+++ Dataset records +++

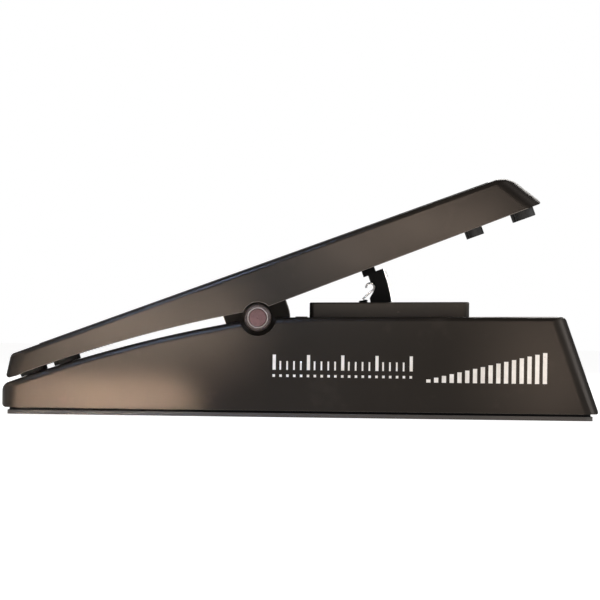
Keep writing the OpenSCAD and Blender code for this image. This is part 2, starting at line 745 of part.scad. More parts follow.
// A rubber bumper from z = 0 up, with a recess for its screw
module bumper(r, h) {
    difference() {
        cylinder(r = r, h = h);
        translate([0, 0, -eps]) cylinder(r = r * 0.5, h = h / 2 + eps);
        cylinder(r = bumper_screw_r, h = 2 * h);
    }
}
module toe_bumpers() color("#0d0d0d") on_treadle() both_sides()
    translate([toe_bumper[0], bumper_y, bumper_low(toe_bumper[0])]) bumper(toe_bumper[1], bumper_h);
module mid_bumpers() color("#0d0d0d") on_treadle() both_sides()
    translate([mid_bumper[0], bumper_y, bumper_low(mid_bumper[0]) + mid_gap])
        bumper(mid_bumper[1], bumper_h - mid_gap);
module heel_bumpers() color("#0d0d0d") both_sides() at_heel_bumpers() bumper(heel_bumper_r, heel_bumper_h);
module bumper_screws() color("#7a7a7a") both_sides() {
    on_treadle() for (b = [toe_bumper, mid_bumper])
        translate([b[0], bumper_y, bumper_low(b[0])])
            bumper_screw(b == mid_bumper ? mid_gap / 2 : 0, bumper_h, b[1]);
    at_heel_bumpers() bumper_screw(0, heel_bumper_h, heel_bumper_r);
}
module bumper_screw(up, h, r) {
    translate([0, 0, (h + up * 2) / 2 - m3[2]]) cylinder(r = r * 0.5 - 0.1, h = m3[2]);
    translate([0, 0, (h + up * 2) / 2 - m3[2]]) cylinder(r = bumper_screw_r, h = h / 2 + m3[2] + 3);
}

module pivot_bushings() color("#8a8582") both_sides() at_pivot()
    ring_y(axle_r + run_fit, bush_r, hub_in, side - 0.2);

// Round sector from the axle between two angles
module wedge(a0, a1, r) {
    polygon([[0, 0], for (i = [0:8]) 2 * r * [cos(a0 + (a1 - a0) * i / 8), sin(a0 + (a1 - a0) * i / 8)]]);
}
module arm_shape() {
    difference() {
        union() {
            intersection() {
                difference() {
                    circle(arc_r, $fn = 128);
                    circle(arc_r - arc_w, $fn = 128);
                }
                wedge(arc_low, arc_end, arc_r);
                translate([0, arc_top - 2 * arc_r]) square([2 * arc_r, 2 * arc_r]);
            }
            turn_to(arc_low, arm_mid_r) circle(arc_w / 2);
            translate([neck_x[0], notch_at.y + notch_mouth])
                square([neck_x[1] - neck_x[0], foot_z - notch_at.y - notch_mouth + foot_t]);
        }
        intersection() {
            circle(notch_inner_r, $fn = 128);
            translate([0, notch_at.y]) square([notch_inner_r, -notch_at.y + 1]);
        }
        translate(notch_at) circle(notch_r);
        // Way out of the notch for the hook's wire
        translate(notch_at) rotate(atan2(spring_a.y - notch_at.y, spring_a.x - notch_at.x))
            translate([0, -notch_r]) square([arc_w, 2 * notch_r]);
    }
}
module turn_to(a, r) {
    translate([r * cos(a), r * sin(a)]) children();
}
module sector_arm() color("#060606") on_treadle() difference() {
    union() {
        slab(-arm_t / 2, arm_t / 2) arm_shape();
        block([foot_x[0], -foot_half, foot_z], [foot_x[1], foot_half, foot_z + foot_t]);
    }
    at_arm_screws() cylinder(r = m3[0] + thread_gap, h = tread_h);
    band_screw_place() pin_x(band_screw_r, arc_r - 5, arc_r + 2);
}
module band_screw_place() {
    rotate([0, -band_screw_at, 0]) children();
}
module arm_screws() color("#6f6f6f") on_treadle() at_arm_screws() translate([0, 0, foot_z])
    screw(m3, foot_t + tread_plate / 2);
module drive_band() color("#b8b8b8") on_treadle() difference() {
    slab(-band_half, band_half) {
        intersection() {
            band_ring(arc_r);
            wedge(arc_low, asin(arc_top / arc_r) - 0.5, arc_r);
        }
        turn_to(arc_low, arm_mid_r) rotate(arc_low) intersection() {
            band_ring(arc_w / 2);
            translate([-arc_w, -2 * arc_w]) square([2 * arc_w, 2 * arc_w]);
        }
        translate(tail_from) rotate(atan2(spring_b.y - tail_from.y, spring_b.x - tail_from.x))
            square([norm(spring_b - tail_from) - band_t, band_t]);
    }
    band_screw_place() pin_x(band_screw_r + fit, arc_r - 5, arc_r + 2);
}
module band_ring(r) {
    difference() {
        circle(r + band_t, $fn = 128);
        circle(r, $fn = 128);
    }
}
module band_screw() color("#9a9a9a") on_treadle() band_screw_place() {
    pin_x(band_screw_r, arc_r - 4, arc_r + band_t);
    pin_x(2 * band_screw_r, arc_r + band_t, arc_r + band_t + 0.5);
}
// The tension spring lies along a chord inside the arm
module band_spring() color("#a8a8a8") on_treadle() spring_place()
    cylinder(r = spring_r, h = norm(spring_b - spring_a));
module spring_place() {
    v = spring_b - spring_a;
    translate([spring_a.x, 0, spring_a.y]) rotate([0, 90 - atan2(v.y, v.x), 0]) children();
}
module spring_hook() color("#e8e8e8") on_treadle() {
    translate([notch_at.x, 0, notch_at.y]) rotate([90, 0, 0]) rotate(hook_from)
        rotate_extrude(angle = hook_turn) translate([hook_r, 0]) circle(wire_r, $fn = 16);
    wire([[hook_end.x, 0, hook_end.y], [spring_tip.x, 0, spring_tip.y]], wire_r);
}

// ---- What turns with the potentiometer ----

module at_drum() {
    translate([drum_x, 0, drum_z]) children();
}
module pot_shaft() color("#d0d0d0") at_drum() pin_y(shaft_r, -drum_half - 2.5, pot_y + pot_l - 3.2);
module drum() color("#c7b46a") at_drum() difference() {
    union() {
        pin_y(drum_r, -drum_half, drum_half);
        both_sides() pin_y(flange_r, drum_half - flange_t, drum_half);
    }
    pin_y(shaft_r, -drum_half - eps, drum_half + eps);
    translate([0, 0, -2 * drum_r]) cylinder(r = drum_screw_r, h = 2 * drum_r);
}
module drum_set_screw() color("#444444") at_drum() translate([0, 0, -drum_r])
    grub(drum_screw_r, drum_r - shaft_r);
module drum_band() color("#b8b8b8") at_drum() difference() {
    ring_y(drum_r, loop_r, -band_half, band_half);
    translate([0, 0, -2 * drum_r]) cylinder(r = drum_screw_r + 4 * fit, h = 2 * drum_r);
}

chassis();
bottom_plate();
base_pad();
base_screws();
slot_cover();
cover_screws();
pivot_axle();
axle_set_screws();
thrust_washers();
brake_shoe();
tension_screw();
jack_plate();
plate_screws();
input_jack();
aux_jack();
output_jack();
jack_nuts();
jack_washers();
circuit_board();
board_screws();
pot_wires();
pot_bracket();
bracket_screws();
potentiometer();
pot_washer();
pot_nut();
treadle();
tread_mat();
toe_bumpers();
mid_bumpers();
heel_bumpers();
bumper_screws();
pivot_bushings();
sector_arm();
arm_screws();
drive_band();
band_screw();
band_spring();
spring_hook();
pot_shaft();
drum();
drum_set_screw();
drum_band();
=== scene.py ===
# %% [markdown]
# # A foot volume pedal
# A volume pedal is two castings, a few turned parts and some rubber. A treadle rocks on an axle
# and an arm beneath it turns a potentiometer. The frame that is loaded here holds every working
# part at its real size and place. This script keeps that frame: it gives the castings their
# rounded edges, the small parts their turned and moulded detail, and everything its finish.

# %% The frame
import json
import math

import bmesh
import bpy
from mathutils import Matrix, Vector


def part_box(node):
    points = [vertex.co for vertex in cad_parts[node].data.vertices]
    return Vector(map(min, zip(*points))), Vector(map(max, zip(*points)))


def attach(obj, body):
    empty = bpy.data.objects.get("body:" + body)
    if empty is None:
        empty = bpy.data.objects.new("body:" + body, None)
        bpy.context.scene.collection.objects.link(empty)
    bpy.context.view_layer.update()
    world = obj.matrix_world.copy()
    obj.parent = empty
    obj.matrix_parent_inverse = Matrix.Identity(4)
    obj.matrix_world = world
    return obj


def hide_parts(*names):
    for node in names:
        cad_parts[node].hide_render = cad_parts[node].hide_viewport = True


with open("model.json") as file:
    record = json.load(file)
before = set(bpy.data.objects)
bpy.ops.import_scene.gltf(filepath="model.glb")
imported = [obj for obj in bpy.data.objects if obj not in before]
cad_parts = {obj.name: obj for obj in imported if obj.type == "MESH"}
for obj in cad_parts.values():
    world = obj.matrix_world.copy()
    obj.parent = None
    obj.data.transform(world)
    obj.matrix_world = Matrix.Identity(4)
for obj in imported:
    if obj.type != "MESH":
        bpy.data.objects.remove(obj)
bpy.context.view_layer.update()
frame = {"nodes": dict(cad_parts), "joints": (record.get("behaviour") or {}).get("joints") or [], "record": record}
nodes = frame["nodes"]
joints = {joint["name"]: joint for joint in frame["joints"]}
MM = 0.001
pivot = Vector(joints["treadle_hinge"]["pos_m"])
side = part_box("chassis")[1].y
print("frame:", len(nodes), "nodes, pivot", [round(v / MM, 1) for v in pivot])

# %% [markdown]
# ## The camera
# The side of a pedal is a drawing of how it works, so the camera looks straight at it. It could
# stand close, but then the far wall would show inside the near one. It stands far back with a long
# lens instead, so that the walls line up. It is turned a little about its own axis, and moved so
# that this turn leaves the pedal's middle in the middle.

# %% Camera
view_width = 286.3 * MM
view_distance = 4.0
view_height = 56.1 * MM
view_roll = math.radians(0.746)
camera = bpy.data.objects.new("camera", bpy.data.cameras.new("camera"))
camera.data.lens = camera.data.sensor_width * view_distance / view_width
camera.data.clip_end = 20
camera.location = (-view_height * math.sin(view_roll), -side - view_distance, view_height)
camera.rotation_euler = (math.pi / 2, 0, 0)
camera.rotation_euler.rotate_axis("Z", view_roll)
bpy.context.scene.collection.objects.link(camera)
bpy.context.scene.camera = camera
print("lens", round(camera.data.lens), "mm")

# %% [markdown]
# ## The room
# Black paint has almost no colour of its own, so what it shows is the room. A bright even room
# would turn the whole pedal grey. Here the room is white only where the camera sees it and dim to
# the paint, and the floor is a pale sheet that glows as if lit from below.

# %% Stage helpers
def new_object(name, bm):
    """A mesh object at the origin, made from a bmesh in place."""
    mesh = bpy.data.meshes.new(name)
    bm.to_mesh(mesh)
    bm.free()
    made = bpy.data.objects.new(name, mesh)
    bpy.context.scene.collection.objects.link(made)
    return made


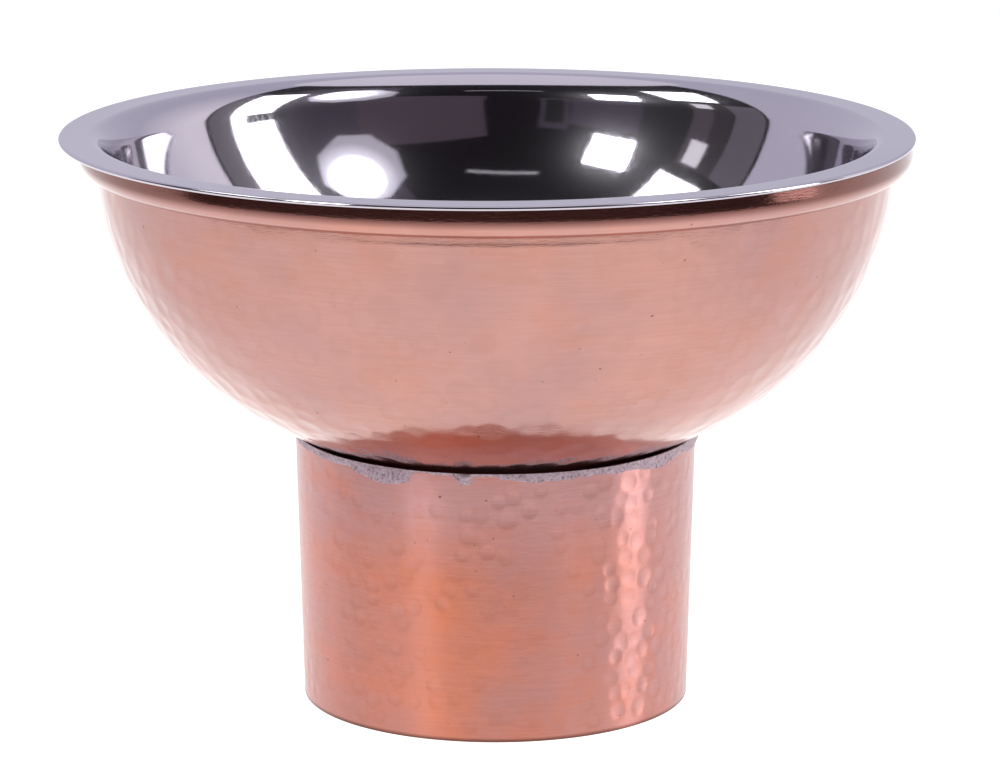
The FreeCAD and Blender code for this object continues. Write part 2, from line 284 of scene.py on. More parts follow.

+++

_Given task_: Only the lines from the one containing "slot_cover();" through the one containing "bpy.context.scene.collection.objects.link(empty)" are to be retyped, both boundary lines included, with no other material.

_Result of the exercise_:
slot_cover();
cover_screws();
pivot_axle();
axle_set_screws();
thrust_washers();
brake_shoe();
tension_screw();
jack_plate();
plate_screws();
input_jack();
aux_jack();
output_jack();
jack_nuts();
jack_washers();
circuit_board();
board_screws();
pot_wires();
pot_bracket();
bracket_screws();
potentiometer();
pot_washer();
pot_nut();
treadle();
tread_mat();
toe_bumpers();
mid_bumpers();
heel_bumpers();
bumper_screws();
pivot_bushings();
sector_arm();
arm_screws();
drive_band();
band_screw();
band_spring();
spring_hook();
pot_shaft();
drum();
drum_set_screw();
drum_band();
=== scene.py ===
# %% [markdown]
# # A foot volume pedal
# A volume pedal is two castings, a few turned parts and some rubber. A treadle rocks on an axle
# and an arm beneath it turns a potentiometer. The frame that is loaded here holds every working
# part at its real size and place. This script keeps that frame: it gives the castings their
# rounded edges, the small parts their turned and moulded detail, and everything its finish.

# %% The frame
import json
import math

import bmesh
import bpy
from mathutils import Matrix, Vector


def part_box(node):
    points = [vertex.co for vertex in cad_parts[node].data.vertices]
    return Vector(map(min, zip(*points))), Vector(map(max, zip(*points)))


def attach(obj, body):
    empty = bpy.data.objects.get("body:" + body)
    if empty is None:
        empty = bpy.data.objects.new("body:" + body, None)
        bpy.context.scene.collection.objects.link(empty)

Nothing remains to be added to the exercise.